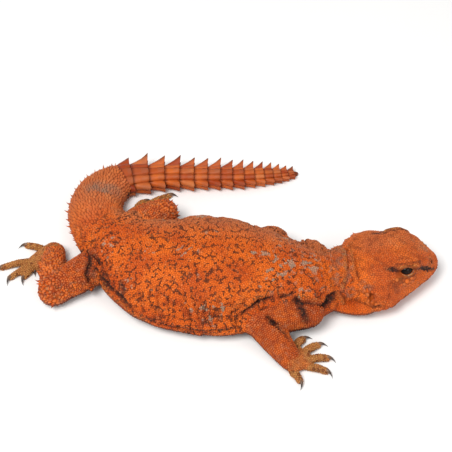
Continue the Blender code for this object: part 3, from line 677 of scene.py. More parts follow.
headCreases = {
    # the same in the head's own places, on both sides; the darkness of the stripes by the eye is their real
    # colour, that of the folds and grooves is painted shade
    "stripeRear": (
        0.75, -0.3, 1.1, 0, (9, 11.9, 26.8), (11.1, 12.2, 27.4), (14.8, 12.1, 27.2), (18.4, 12.8, 26.6),
    ),
    "stripeLid": (
        1.2, -0.3, 1.9, 0, (16, 12.4, 27), (18.4, 12.9, 26.2), (20.4, 13.5, 24.9), (21.6, 13.9, 24.3),
    ),
    "stripeFront": (
        1.05, -0.4, 2, 0, (27.6, 13.2, 24.6), (30, 12.3, 24), (32.7, 11.5, 22.4), (35.6, 10.2, 19.6),
        (38.1, 8.7, 16.8),
    ),
    "stripeTip": (0.8, -0.3, 1.4, 0, (38.1, 8.7, 16.8), (40.4, 7.6, 14.6), (42.7, 6.4, 12.7)),
    "browCrease": (
        0.6, -0.5, 0.05, 0, (15.5, 8.2, 28.2), (18.7, 7.9, 28.3), (21.8, 7.7, 28.5), (26, 8.9, 28.3),
    ),
    "mouthFold": (
        1, -1.8, 1.6, 0, (0.6, 20.5, 11.8), (2.6, 22.2, 12.1), (5, 23.2, 11.6), (7.4, 23.3, 11.8),
    ),
    "mouthFoldLip": (
        0.9, 0.9, 0, 0.25, (0.6, 19.9, 13.8), (2.6, 21.4, 14.1), (5, 22.4, 13.8), (7.2, 22.6, 13.8),
    ),
    "jawFold": (0.9, -1, 0.9, 0, (-1.5, 19.8, 8.4), (2, 21.4, 8), (6, 22.6, 7.4)),
    "earGroove": (0.6, -0.6, 0.45, 0, (5.6, 19.6, 19.2), (6.4, 20.4, 16.4), (5.8, 20.8, 13.8)),
    "cheekFold": (0.7, -0.8, 0.5, 0, (9.5, 20.9, 16.5), (10.8, 21.8, 13.6), (10.2, 22.4, 10.4)),
    "underEye": (
        0.7, -0.5, 0.25, 0, (15.5, 15.6, 21.6), (20, 16.6, 19.6), (25, 15.4, 18), (29.5, 13.6, 17.6),
    ),
}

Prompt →
Each line above must be reproduced exactly as it stands.

Output of the task →
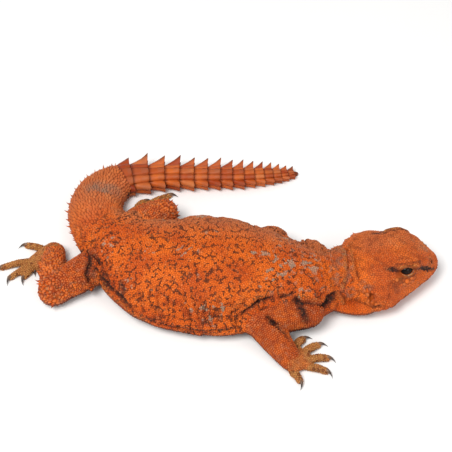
Continue the Blender code for this object: part 3, from line 677 of scene.py. More parts follow.
headCreases = {
    # the same in the head's own places, on both sides; the darkness of the stripes by the eye is their real
    # colour, that of the folds and grooves is painted shade
    "stripeRear": (
        0.75, -0.3, 1.1, 0, (9, 11.9, 26.8), (11.1, 12.2, 27.4), (14.8, 12.1, 27.2), (18.4, 12.8, 26.6),
    ),
    "stripeLid": (
        1.2, -0.3, 1.9, 0, (16, 12.4, 27), (18.4, 12.9, 26.2), (20.4, 13.5, 24.9), (21.6, 13.9, 24.3),
    ),
    "stripeFront": (
        1.05, -0.4, 2, 0, (27.6, 13.2, 24.6), (30, 12.3, 24), (32.7, 11.5, 22.4), (35.6, 10.2, 19.6),
        (38.1, 8.7, 16.8),
    ),
    "stripeTip": (0.8, -0.3, 1.4, 0, (38.1, 8.7, 16.8), (40.4, 7.6, 14.6), (42.7, 6.4, 12.7)),
    "browCrease": (
        0.6, -0.5, 0.05, 0, (15.5, 8.2, 28.2), (18.7, 7.9, 28.3), (21.8, 7.7, 28.5), (26, 8.9, 28.3),
    ),
    "mouthFold": (
        1, -1.8, 1.6, 0, (0.6, 20.5, 11.8), (2.6, 22.2, 12.1), (5, 23.2, 11.6), (7.4, 23.3, 11.8),
    ),
    "mouthFoldLip": (
        0.9, 0.9, 0, 0.25, (0.6, 19.9, 13.8), (2.6, 21.4, 14.1), (5, 22.4, 13.8), (7.2, 22.6, 13.8),
    ),
    "jawFold": (0.9, -1, 0.9, 0, (-1.5, 19.8, 8.4), (2, 21.4, 8), (6, 22.6, 7.4)),
    "earGroove": (0.6, -0.6, 0.45, 0, (5.6, 19.6, 19.2), (6.4, 20.4, 16.4), (5.8, 20.8, 13.8)),
    "cheekFold": (0.7, -0.8, 0.5, 0, (9.5, 20.9, 16.5), (10.8, 21.8, 13.6), (10.2, 22.4, 10.4)),
    "underEye": (
        0.7, -0.5, 0.25, 0, (15.5, 15.6, 21.6), (20, 16.6, 19.6), (25, 15.4, 18), (29.5, 13.6, 17.6),
    ),
}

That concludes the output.